==== DATA PROVIDED ====

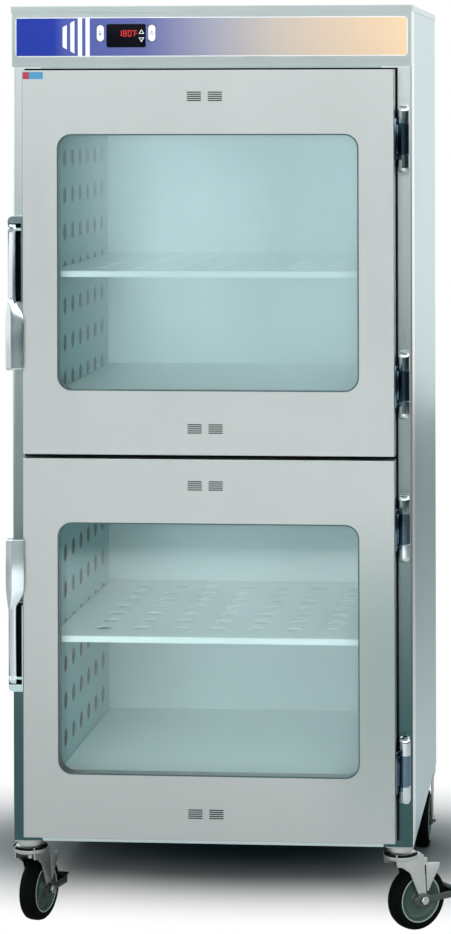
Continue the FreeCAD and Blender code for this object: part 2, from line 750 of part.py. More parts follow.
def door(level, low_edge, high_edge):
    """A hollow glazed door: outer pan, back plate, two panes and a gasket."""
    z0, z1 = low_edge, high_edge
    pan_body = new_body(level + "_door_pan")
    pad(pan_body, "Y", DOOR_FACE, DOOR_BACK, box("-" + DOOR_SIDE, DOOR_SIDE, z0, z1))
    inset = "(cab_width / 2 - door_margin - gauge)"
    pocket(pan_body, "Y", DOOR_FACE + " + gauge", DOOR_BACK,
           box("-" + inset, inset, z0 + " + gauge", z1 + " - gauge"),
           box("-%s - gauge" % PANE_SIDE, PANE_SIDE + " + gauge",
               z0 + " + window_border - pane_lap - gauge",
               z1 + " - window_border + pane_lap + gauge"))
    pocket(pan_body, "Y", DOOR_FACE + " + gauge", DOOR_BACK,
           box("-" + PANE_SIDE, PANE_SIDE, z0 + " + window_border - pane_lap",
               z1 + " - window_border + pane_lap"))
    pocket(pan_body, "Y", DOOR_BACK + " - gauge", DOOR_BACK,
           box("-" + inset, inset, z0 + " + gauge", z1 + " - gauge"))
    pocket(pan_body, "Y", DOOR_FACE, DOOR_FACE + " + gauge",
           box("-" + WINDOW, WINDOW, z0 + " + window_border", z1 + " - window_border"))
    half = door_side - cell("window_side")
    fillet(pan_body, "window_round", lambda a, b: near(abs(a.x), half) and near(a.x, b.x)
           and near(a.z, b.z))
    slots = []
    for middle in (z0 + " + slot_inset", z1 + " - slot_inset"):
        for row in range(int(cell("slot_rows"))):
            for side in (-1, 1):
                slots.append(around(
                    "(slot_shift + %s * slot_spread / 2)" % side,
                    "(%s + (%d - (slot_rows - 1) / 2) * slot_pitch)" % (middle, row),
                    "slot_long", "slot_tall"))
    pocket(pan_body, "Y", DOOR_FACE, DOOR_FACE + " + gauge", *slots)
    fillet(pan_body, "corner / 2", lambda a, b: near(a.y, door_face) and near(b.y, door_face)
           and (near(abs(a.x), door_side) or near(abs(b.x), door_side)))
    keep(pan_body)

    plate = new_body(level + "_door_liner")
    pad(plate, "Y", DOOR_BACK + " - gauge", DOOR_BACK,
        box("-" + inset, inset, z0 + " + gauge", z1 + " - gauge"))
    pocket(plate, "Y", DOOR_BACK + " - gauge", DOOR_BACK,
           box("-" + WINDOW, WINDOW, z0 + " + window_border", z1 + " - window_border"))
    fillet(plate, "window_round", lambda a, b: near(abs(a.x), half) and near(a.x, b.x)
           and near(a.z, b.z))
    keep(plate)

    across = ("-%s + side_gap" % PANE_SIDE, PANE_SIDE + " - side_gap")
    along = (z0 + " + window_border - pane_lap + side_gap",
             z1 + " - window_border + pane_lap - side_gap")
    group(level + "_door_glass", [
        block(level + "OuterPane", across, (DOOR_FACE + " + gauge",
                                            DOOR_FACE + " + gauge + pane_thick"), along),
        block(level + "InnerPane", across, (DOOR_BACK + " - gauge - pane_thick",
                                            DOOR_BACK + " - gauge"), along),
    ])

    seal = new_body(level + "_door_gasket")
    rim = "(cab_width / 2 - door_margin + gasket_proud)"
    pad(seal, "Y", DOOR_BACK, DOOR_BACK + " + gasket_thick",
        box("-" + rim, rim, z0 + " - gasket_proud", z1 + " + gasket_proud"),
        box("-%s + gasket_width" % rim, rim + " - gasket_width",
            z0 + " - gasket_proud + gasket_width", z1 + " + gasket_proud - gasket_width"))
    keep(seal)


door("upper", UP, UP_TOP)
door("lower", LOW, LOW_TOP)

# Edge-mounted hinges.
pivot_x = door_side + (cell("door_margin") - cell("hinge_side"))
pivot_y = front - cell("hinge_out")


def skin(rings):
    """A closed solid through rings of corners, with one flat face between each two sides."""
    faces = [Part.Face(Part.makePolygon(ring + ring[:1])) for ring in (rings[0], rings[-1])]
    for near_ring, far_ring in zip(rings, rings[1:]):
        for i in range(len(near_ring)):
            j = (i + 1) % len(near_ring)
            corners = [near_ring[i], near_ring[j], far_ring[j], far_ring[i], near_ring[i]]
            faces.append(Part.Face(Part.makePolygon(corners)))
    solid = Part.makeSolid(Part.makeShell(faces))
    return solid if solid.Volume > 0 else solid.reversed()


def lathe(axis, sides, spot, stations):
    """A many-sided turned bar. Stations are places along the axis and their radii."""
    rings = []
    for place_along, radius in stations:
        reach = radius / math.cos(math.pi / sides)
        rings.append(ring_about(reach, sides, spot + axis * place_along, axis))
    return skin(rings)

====

Write out the whole listing again. Match it word for word.

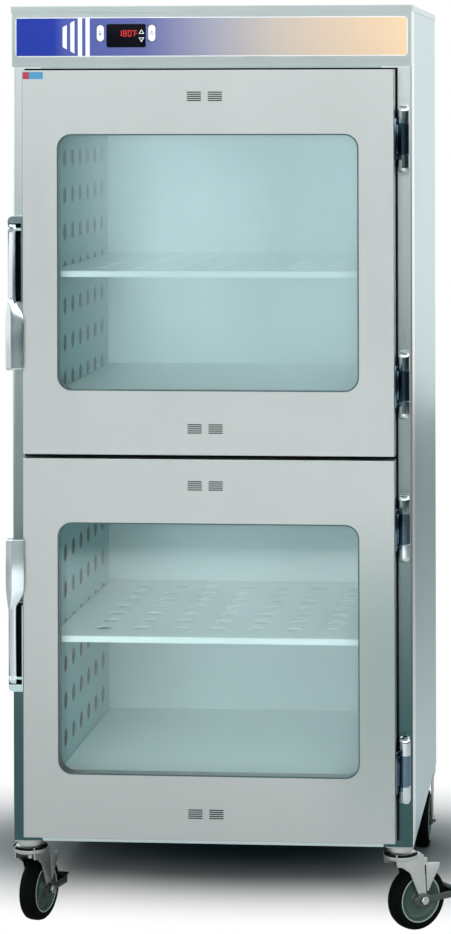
Continue the FreeCAD and Blender code for this object: part 2, from line 750 of part.py. More parts follow.
def door(level, low_edge, high_edge):
    """A hollow glazed door: outer pan, back plate, two panes and a gasket."""
    z0, z1 = low_edge, high_edge
    pan_body = new_body(level + "_door_pan")
    pad(pan_body, "Y", DOOR_FACE, DOOR_BACK, box("-" + DOOR_SIDE, DOOR_SIDE, z0, z1))
    inset = "(cab_width / 2 - door_margin - gauge)"
    pocket(pan_body, "Y", DOOR_FACE + " + gauge", DOOR_BACK,
           box("-" + inset, inset, z0 + " + gauge", z1 + " - gauge"),
           box("-%s - gauge" % PANE_SIDE, PANE_SIDE + " + gauge",
               z0 + " + window_border - pane_lap - gauge",
               z1 + " - window_border + pane_lap + gauge"))
    pocket(pan_body, "Y", DOOR_FACE + " + gauge", DOOR_BACK,
           box("-" + PANE_SIDE, PANE_SIDE, z0 + " + window_border - pane_lap",
               z1 + " - window_border + pane_lap"))
    pocket(pan_body, "Y", DOOR_BACK + " - gauge", DOOR_BACK,
           box("-" + inset, inset, z0 + " + gauge", z1 + " - gauge"))
    pocket(pan_body, "Y", DOOR_FACE, DOOR_FACE + " + gauge",
           box("-" + WINDOW, WINDOW, z0 + " + window_border", z1 + " - window_border"))
    half = door_side - cell("window_side")
    fillet(pan_body, "window_round", lambda a, b: near(abs(a.x), half) and near(a.x, b.x)
           and near(a.z, b.z))
    slots = []
    for middle in (z0 + " + slot_inset", z1 + " - slot_inset"):
        for row in range(int(cell("slot_rows"))):
            for side in (-1, 1):
                slots.append(around(
                    "(slot_shift + %s * slot_spread / 2)" % side,
                    "(%s + (%d - (slot_rows - 1) / 2) * slot_pitch)" % (middle, row),
                    "slot_long", "slot_tall"))
    pocket(pan_body, "Y", DOOR_FACE, DOOR_FACE + " + gauge", *slots)
    fillet(pan_body, "corner / 2", lambda a, b: near(a.y, door_face) and near(b.y, door_face)
           and (near(abs(a.x), door_side) or near(abs(b.x), door_side)))
    keep(pan_body)

    plate = new_body(level + "_door_liner")
    pad(plate, "Y", DOOR_BACK + " - gauge", DOOR_BACK,
        box("-" + inset, inset, z0 + " + gauge", z1 + " - gauge"))
    pocket(plate, "Y", DOOR_BACK + " - gauge", DOOR_BACK,
           box("-" + WINDOW, WINDOW, z0 + " + window_border", z1 + " - window_border"))
    fillet(plate, "window_round", lambda a, b: near(abs(a.x), half) and near(a.x, b.x)
           and near(a.z, b.z))
    keep(plate)

    across = ("-%s + side_gap" % PANE_SIDE, PANE_SIDE + " - side_gap")
    along = (z0 + " + window_border - pane_lap + side_gap",
             z1 + " - window_border + pane_lap - side_gap")
    group(level + "_door_glass", [
        block(level + "OuterPane", across, (DOOR_FACE + " + gauge",
                                            DOOR_FACE + " + gauge + pane_thick"), along),
        block(level + "InnerPane", across, (DOOR_BACK + " - gauge - pane_thick",
                                            DOOR_BACK + " - gauge"), along),
    ])

    seal = new_body(level + "_door_gasket")
    rim = "(cab_width / 2 - door_margin + gasket_proud)"
    pad(seal, "Y", DOOR_BACK, DOOR_BACK + " + gasket_thick",
        box("-" + rim, rim, z0 + " - gasket_proud", z1 + " + gasket_proud"),
        box("-%s + gasket_width" % rim, rim + " - gasket_width",
            z0 + " - gasket_proud + gasket_width", z1 + " + gasket_proud - gasket_width"))
    keep(seal)


door("upper", UP, UP_TOP)
door("lower", LOW, LOW_TOP)

# Edge-mounted hinges.
pivot_x = door_side + (cell("door_margin") - cell("hinge_side"))
pivot_y = front - cell("hinge_out")


def skin(rings):
    """A closed solid through rings of corners, with one flat face between each two sides."""
    faces = [Part.Face(Part.makePolygon(ring + ring[:1])) for ring in (rings[0], rings[-1])]
    for near_ring, far_ring in zip(rings, rings[1:]):
        for i in range(len(near_ring)):
            j = (i + 1) % len(near_ring)
            corners = [near_ring[i], near_ring[j], far_ring[j], far_ring[i], near_ring[i]]
            faces.append(Part.Face(Part.makePolygon(corners)))
    solid = Part.makeSolid(Part.makeShell(faces))
    return solid if solid.Volume > 0 else solid.reversed()


def lathe(axis, sides, spot, stations):
    """A many-sided turned bar. Stations are places along the axis and their radii."""
    rings = []
    for place_along, radius in stations:
        reach = radius / math.cos(math.pi / sides)
        rings.append(ring_about(reach, sides, spot + axis * place_along, axis))
    return skin(rings)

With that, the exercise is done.